Now is the time at Ed Driscoll.com when we juxtapose!
E J Dionne, an establishment liberal who writes for the Washington Post, complains that many House Republicans “behave as professors in thrall to a few thrilling ideas”–ideas, that is, about limitations on the power of government–and says:
Their rhetoric is nearly devoid of talk about solving practical problems–how to improve our health care, education and transportation systems, or how to create more middle-class jobs.
Instead, we hear about things we can’t touch or see or feel, and about highly general principles divorced from their impact on everyday life…

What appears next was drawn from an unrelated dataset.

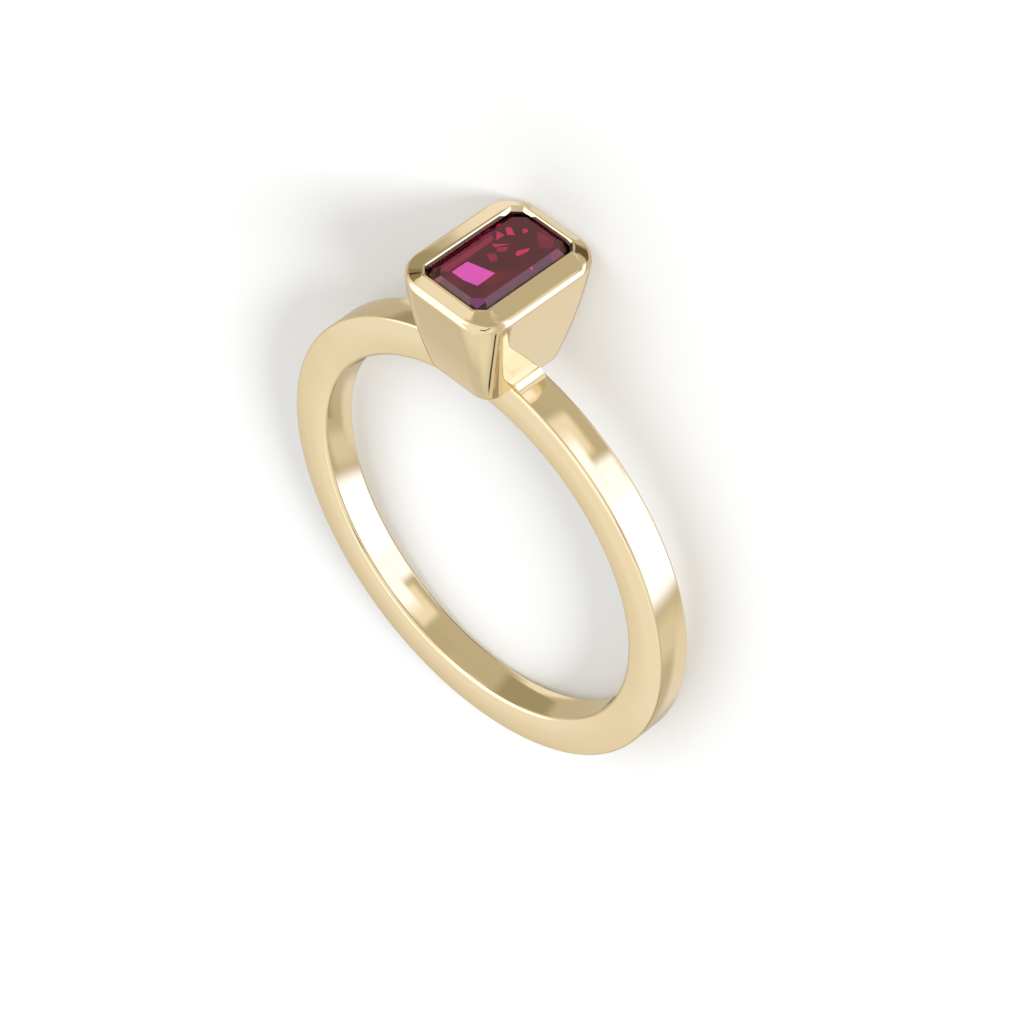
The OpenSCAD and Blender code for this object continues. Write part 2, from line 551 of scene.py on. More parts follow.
@dataclass(frozen=True)
class Ruby:
    """Deep wine red polished corundum, with pink and red painted light, as emission, in some of its facets.

    The painted flash shows on facets that are met at painted_flash_facing, give or take
    painted_flash_spread.
    The painted glints show on those that are met more aslant than painted_glint_facing, and the painted
    sparks on the others. None shows in a ray with more bounces than deepest, so that no facet shows them
    again. The painted shade, a near black base colour on the crown's corner facets, dims a second image of
    the painted flash.
    """

    pink: tuple = (0.28, 0.02, 0.075, 1.0)
    wine: tuple = (0.18, 0.01, 0.04, 1.0)
    absorbed: tuple = (0.90, 0.30, 0.60, 1.0)
    absorption: float = 150.0
    ior: float = 1.77
    gloss: float = 0.2
    clarity: float = 0.75
    roughness: tuple = (0.0, 0.015)
    zone_size: float = 0.0012
    wave_height: float = 0.0000004
    hairline_size: float = 0.00006
    # Painted light: emission colours and strength of the painted flash and glints
    flash: tuple = (0.66, 0.37, 1.0, 1.0)
    glint: tuple = (0.50, 0.06, 0.20, 1.0)
    painted_glow_strength: float = 2.8
    painted_flash_facing: float = 0.15
    painted_flash_spread: float = 0.055
    painted_glint_facing: float = 0.055
    # Painted shade: near black base colour of the crown's corner facets
    veil: tuple = (0.02, 0.002, 0.005, 1.0)
    deepest: float = 1.5

    def build(self) -> bpy.types.Material:
        """Makes the material.

        Returns:
            The stone's material.
        """
        material = bpy.data.materials.new("ruby")
        material.use_nodes = True
        nodes, links = material.node_tree.nodes, material.node_tree.links
        shader = nodes["Principled BSDF"]
        shader.inputs["IOR"].default_value = self.ior
        shader.inputs["Specular IOR Level"].default_value = self.gloss
        shader.inputs["Transmission Weight"].default_value = self.clarity
        shader.inputs["Emission Strength"].default_value = self.painted_glow_strength
        finish = HandPolish()
        polish = finish.add(material, self.zone_size, self.hairline_size, self.roughness, self.wave_height)
        tone = finish.tint(material, polish, self.pink, self.wine)
        # Painted shade: the crown's corner facets get a near black base colour
        painted_shade_tone = colour_node(nodes, links, self.amount(nodes, PaintedMark.PAINTED_SHADE), tone, self.veil)
        links.new(painted_shade_tone, shader.inputs["Base Color"])
        # Painted light: the marked facets glow as emission
        links.new(self.painted_mark(nodes, links), shader.inputs["Emission Color"])
        depth = nodes.new("ShaderNodeVolumeAbsorption")
        depth.inputs["Color"].default_value = self.absorbed
        depth.inputs["Density"].default_value = self.absorption
        links.new(depth.outputs[0], nodes["Material Output"].inputs["Volume"])
        return material

    def painted_mark(self, nodes: bpy.types.Nodes, links: bpy.types.NodeLinks) -> bpy.types.NodeSocket:
        """Gives the painted light, an emission colour, that the marked facets show.

        Args:
            nodes: The material's nodes.
            links: The material's links.

        Returns:
            The painted light's colour.
        """
        # Painted flash, glints and sparks: each shows by how aslant its facet is met, and only in rays of
        # at most one bounce
        facing = nodes.new("ShaderNodeLayerWeight").outputs["Facing"]
        depth = nodes.new("ShaderNodeLightPath").outputs["Ray Depth"]
        first = math_node(nodes, links, "LESS_THAN", depth, self.deepest)
        square = math_node(nodes, links, "COMPARE", facing, self.painted_flash_facing, self.painted_flash_spread)
        steep = math_node(nodes, links, "GREATER_THAN", facing, self.painted_glint_facing)
        level = math_node(nodes, links, "SUBTRACT", 1.0, steep)
        light = (0.0, 0.0, 0.0, 1.0)
        for mark, angle, colour in ((PaintedMark.FLASH, square, self.flash), (PaintedMark.PAINTED_GLINT, steep, self.glint),
                                    (PaintedMark.PAINTED_SPARK, level, self.glint)):
            seen = math_node(nodes, links, "MULTIPLY", self.amount(nodes, mark), angle)
            mask = math_node(nodes, links, "MULTIPLY", seen, first)
            light = colour_node(nodes, links, mask, light, colour)
        return light

    def amount(self, nodes: bpy.types.Nodes, painted_mark: PaintedMark) -> bpy.types.NodeSocket:
        """Reads how much painted light or painted shade a facet has.

        Args:
            nodes: The material's nodes.
            painted_mark: Which painted light or shade.

        Returns:
            The amount, from 0 to 1.
        """
        read = nodes.new("ShaderNodeAttribute")
        read.attribute_name = painted_mark.value
        return read.outputs["Fac"]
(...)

Earlier this week, Patterico spotted this example of hyperbolic eliminationist rhetoric from Richard Cohen from 1999:
For hypocrisy, for sheer gall, [Newt] Gingrich should be hanged.
Curiously though, when confronted with someone who did far more than rhetorical harm to a politician, a federal judge, and other victims, as spotted by the Truth About Guns blog, here’s Richard Cohen warning us that extreme anthropomorphism is the enemy of responsible history:
I had a teacher in college who used to ask, Who discovered America? He would offer some choices. They were Amerigo Vespucci, Christopher Columbus or the Nina, the Pinta and the Santa Maria. The answer he wanted was the three ships with which eventually someone would have discovered the New World and without which everyone would have remained in Spain.

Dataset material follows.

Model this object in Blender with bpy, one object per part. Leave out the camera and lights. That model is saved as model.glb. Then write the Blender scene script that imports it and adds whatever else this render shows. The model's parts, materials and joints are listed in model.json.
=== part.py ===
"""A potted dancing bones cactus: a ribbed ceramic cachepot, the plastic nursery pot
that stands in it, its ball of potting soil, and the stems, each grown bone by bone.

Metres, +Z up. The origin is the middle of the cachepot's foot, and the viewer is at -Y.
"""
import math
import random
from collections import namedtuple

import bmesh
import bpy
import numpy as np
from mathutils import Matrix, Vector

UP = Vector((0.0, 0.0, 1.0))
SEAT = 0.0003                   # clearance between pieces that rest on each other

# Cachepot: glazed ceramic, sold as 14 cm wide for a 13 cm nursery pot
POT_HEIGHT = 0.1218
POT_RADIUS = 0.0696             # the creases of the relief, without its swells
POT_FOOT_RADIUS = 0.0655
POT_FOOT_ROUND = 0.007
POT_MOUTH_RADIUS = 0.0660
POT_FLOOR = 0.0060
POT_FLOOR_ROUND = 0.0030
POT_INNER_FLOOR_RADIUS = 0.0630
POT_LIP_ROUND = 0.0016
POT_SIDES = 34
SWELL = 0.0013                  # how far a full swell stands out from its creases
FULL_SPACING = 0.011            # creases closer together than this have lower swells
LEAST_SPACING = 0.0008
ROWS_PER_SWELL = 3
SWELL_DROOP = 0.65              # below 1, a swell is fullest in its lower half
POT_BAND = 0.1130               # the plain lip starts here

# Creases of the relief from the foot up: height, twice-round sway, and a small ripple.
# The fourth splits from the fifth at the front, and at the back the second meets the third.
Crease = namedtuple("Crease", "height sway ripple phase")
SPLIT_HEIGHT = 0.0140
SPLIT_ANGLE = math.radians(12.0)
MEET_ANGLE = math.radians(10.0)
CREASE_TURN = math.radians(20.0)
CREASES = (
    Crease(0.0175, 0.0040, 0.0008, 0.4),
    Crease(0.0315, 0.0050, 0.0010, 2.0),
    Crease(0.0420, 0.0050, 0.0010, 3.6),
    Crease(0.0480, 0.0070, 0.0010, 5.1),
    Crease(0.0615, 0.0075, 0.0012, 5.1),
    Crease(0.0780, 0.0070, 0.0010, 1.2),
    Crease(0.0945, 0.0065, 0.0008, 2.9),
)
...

It is no different with the tragedy in Tucson. Hate speech and madness were part of the mix, but it was the gun and our insane gun laws that resulted in six deaths. Until we come to grips with that, as a nation, we remain armed and dangerous.
[M]y own moderate paranoia cannot make me duck the obvious. Six people are dead and 14 wounded in Arizona not just because a man went crazy or just because political rhetoric has gotten too raw, but because they were shot. It’s the gun that did it.
Hey, Jesse Walker of Reason wasn’t kidding when he warned us about the dangers of paranoid moderates!